DATA RECORDS:
=-=-=-=-=

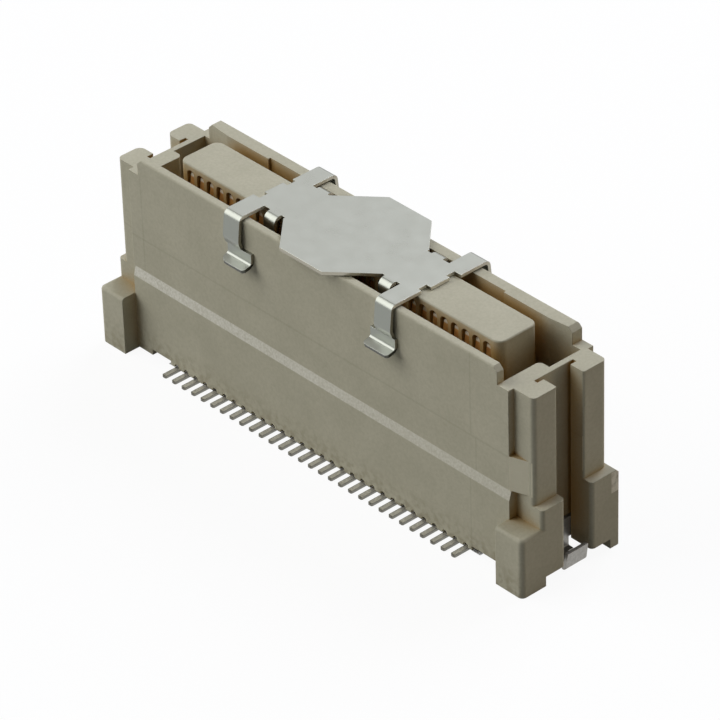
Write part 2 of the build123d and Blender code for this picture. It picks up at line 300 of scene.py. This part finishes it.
for name in nodes:
    if name.startswith("contact_pair_"):
        finish_node(name, contact_metal)


# Table
# A wide pale sheet under the part. The camera and the metal see it almost white, with the part's faint
# shadow. It throws little light back up, as the part was lit from the sides and from above.
table_width = 2.0
table_gap = 0.02 * mm
shade_half_length = 12.5 * mm
shade_half_width = 2.95 * mm


def seen_ray(tree):
    """A mask that is 1 for what the camera sees, itself or by way of metal or glass."""
    ray = add(tree, "LightPath", {}).outputs
    inputs = {0: ray["Is Glossy Ray"], 1: ray["Is Transmission Ray"]}
    mirrored = add(tree, "Math", inputs, operation="MAXIMUM").outputs["Value"]
    inputs = {0: ray["Is Camera Ray"], 1: mirrored}
    return add(tree, "Math", inputs, operation="MAXIMUM").outputs["Value"]


bpy.ops.object.select_all(action="DESELECT")
bpy.ops.mesh.primitive_plane_add(size=table_width, location=(0, 0, -table_gap))
table = bpy.context.object
table.name = "table"

# Pale sheet: plain and matt, and without its glow right under the part, where it is in full shade
table_sheet, tree = start_material("pale_table")
seen = seen_ray(tree)
lit = add(tree, "BsdfDiffuse", {"Color": painted(tree, linear("#9c9c9a"), seen, "#ffffff")})
glow = add(tree, "Emission", {"Color": linear("#ffffff"), "Strength": 1.0})
x, y, z = surface_facts(tree)[1]
under_part = where_all(
    tree,
    band(tree, x, -shade_half_length, shade_half_length),
    band(tree, y, -shade_half_width, shade_half_width),
)
glow_share = where_all(tree, seen, carried(tree, under_part, 0.0, 1.0, 0.93, 0.0))
mixed = add(tree, "MixShader", {0: glow_share, 1: lit.outputs["BSDF"], 2: glow.outputs["Emission"]})
add(tree, "OutputMaterial", {"Surface": mixed.outputs["Shader"]})
table.data.materials.append(table_sheet)


# World
# A white tent around the part. The camera and the metal see it white, and it gives only as much light
# as the dark corners of the photograph allow.
world = bpy.data.worlds.new("light_tent")
bpy.context.scene.world = world
world.use_nodes = True
tree = world.node_tree
tree.nodes.clear()
room = add(tree, "Background", {"Color": linear("#ffffff"), "Strength": 0.017})
white = add(tree, "Background", {"Color": linear("#ffffff"), "Strength": 1.0})
seen = seen_ray(tree)
mixed = add(tree, "MixShader", {0: seen, 1: room.outputs["Background"], 2: white.outputs["Background"]})
add(tree, "OutputWorld", {"Surface": mixed.outputs["Shader"]})


# Lamps
# Three softboxes, as the shadows and the dark front corners of the part show: a high, cool one behind
# for the tops, one at the front left for the long side, and a weak, low and warm one at the right.
lamp_distance = 0.5
lamp_aim = Vector((0, 0, 6 * mm))


def softbox(name, azimuth, elevation, size, watts, tint="#ffffff"):
    """A square area lamp turned to the part, at an azimuth counted from the front towards the right."""
    turn = radians(azimuth)
    lift = radians(elevation)
    way = Vector((sin(turn) * cos(lift), -cos(turn) * cos(lift), sin(lift)))
    data = bpy.data.lights.new(name, "AREA")
    data.shape = "SQUARE"
    data.size = size
    data.energy = watts
    data.color = linear(tint)[:3]
    lamp = bpy.data.objects.new(name, data)
    bpy.context.scene.collection.objects.link(lamp)
    spot = Matrix.Translation(way * lamp_distance + lamp_aim)
    lamp.matrix_world = spot @ (-way).to_track_quat("-Z", "Y").to_matrix().to_4x4()


softbox("lamp_back", 187, 45, 0.3, 1.88, "#eef2ff")
softbox("lamp_front_left", -48, 34, 0.5, 2.32)
softbox("lamp_right", 137, 10, 0.3, 0.56, "#ffe9cc")


# Camera
# A long lens at the angle of the photograph, above the right front corner. Its spot, its slight roll
# and its lens were fitted to the contact tails and the corners of the part.
azimuth = radians(48.66)
elevation = radians(34.22)
roll = radians(-1.86)
distance = 265.3 * mm
aim_rise = 4.013 * mm
aim_side = -0.019 * mm
back = Vector((sin(azimuth) * cos(elevation), -cos(azimuth) * cos(elevation), sin(elevation)))
level = Vector((cos(azimuth), sin(azimuth), 0))
upright = back.cross(level)
side = cos(roll) * level + sin(roll) * upright
rise = cos(roll) * upright - sin(roll) * level
spot = back * distance + rise * aim_rise + side * aim_side
data = bpy.data.cameras.new("camera")
data.sensor_width = 36.0
data.lens = 245.1
data.clip_start = 0.01
data.clip_end = 10.0
camera = bpy.data.objects.new("camera", data)
bpy.context.scene.collection.objects.link(camera)
camera.matrix_world = Matrix.Translation(spot) @ Matrix((side, rise, back)).transposed().to_4x4()
bpy.context.scene.camera = camera
bpy.context.scene.view_settings.view_transform = "Standard"
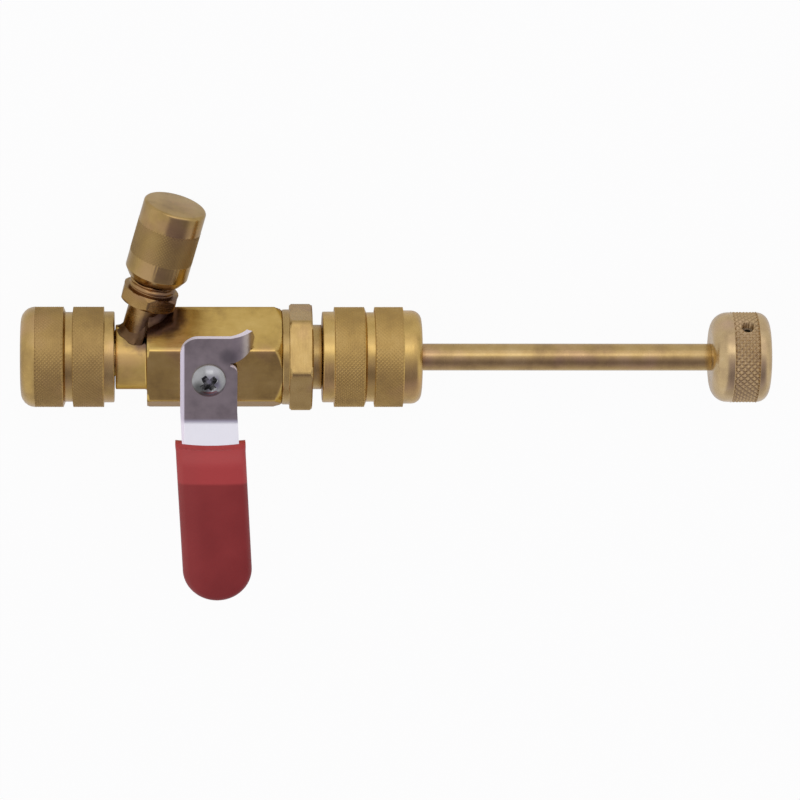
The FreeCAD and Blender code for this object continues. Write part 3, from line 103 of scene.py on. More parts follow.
def make_piece(name, points, faces, place, material, relief=None, soft_angle=32.0):
    """A welded piece from points in mm in a place's own axes, which stay on it as the attribute own.

    relief holds a number for each point: 0 in the bottom of a cut and 1 on plain metal.
    """
    mesh = bpy.data.meshes.new(name)
    mesh.from_pydata([Vector(point) * MM for point in points], [], faces)
    own = mesh.attributes.new("own", "FLOAT_VECTOR", "POINT")
    own.data.foreach_set("vector", [value for point in points for value in point])
    lift = mesh.attributes.new("relief", "FLOAT", "POINT")
    lift.data.foreach_set("value", relief or [1.0] * len(points))
    mesh.transform(place)
    work = bmesh.new()
    work.from_mesh(mesh)
    bmesh.ops.remove_doubles(work, verts=work.verts, dist=0.002 * MM)
    bmesh.ops.recalc_face_normals(work, faces=work.faces)
    work.to_mesh(mesh)
    work.free()
    mesh.polygons.foreach_set("use_smooth", [True] * len(mesh.polygons))
    mesh.set_sharp_from_angle(angle=math.radians(soft_angle))
    piece = put(name, mesh)
    mesh.materials.append(material)
    return piece


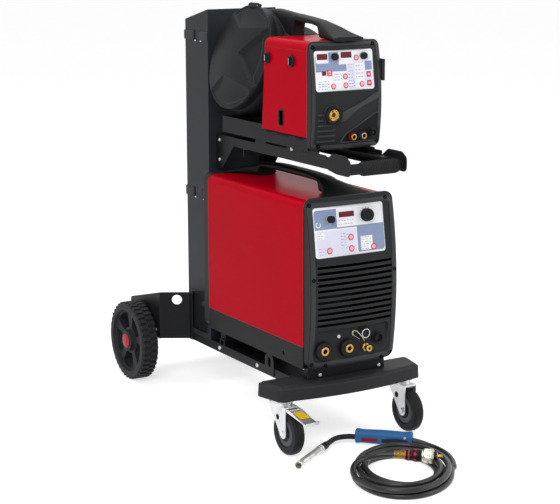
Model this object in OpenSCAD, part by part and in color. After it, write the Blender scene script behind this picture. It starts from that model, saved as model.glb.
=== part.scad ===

=-=-=-=-=

REQUEST:
Return the entries above unchanged, starting at the first line and stopping after the line with "finish_node(name, contact_metal)".

WRITTEN REPLY:
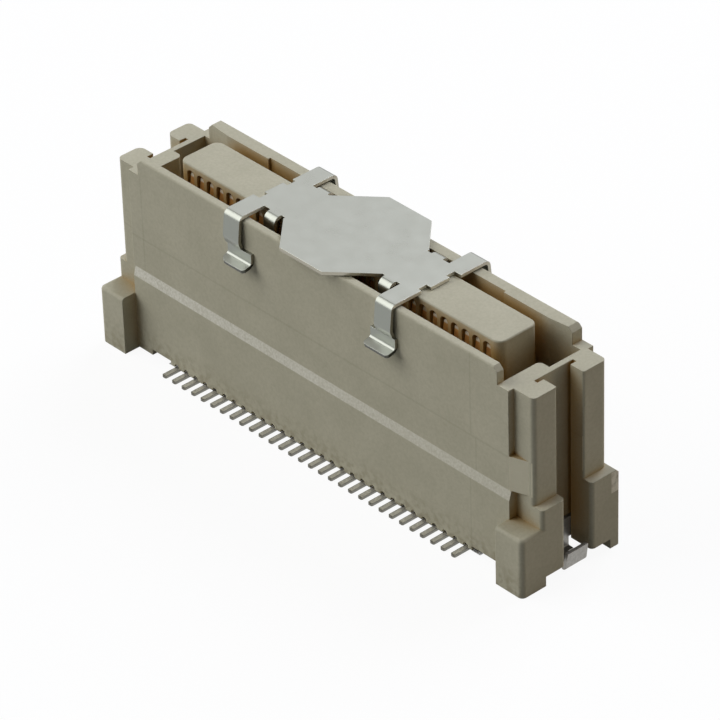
Write part 2 of the build123d and Blender code for this picture. It picks up at line 300 of scene.py. This part finishes it.
for name in nodes:
    if name.startswith("contact_pair_"):
        finish_node(name, contact_metal)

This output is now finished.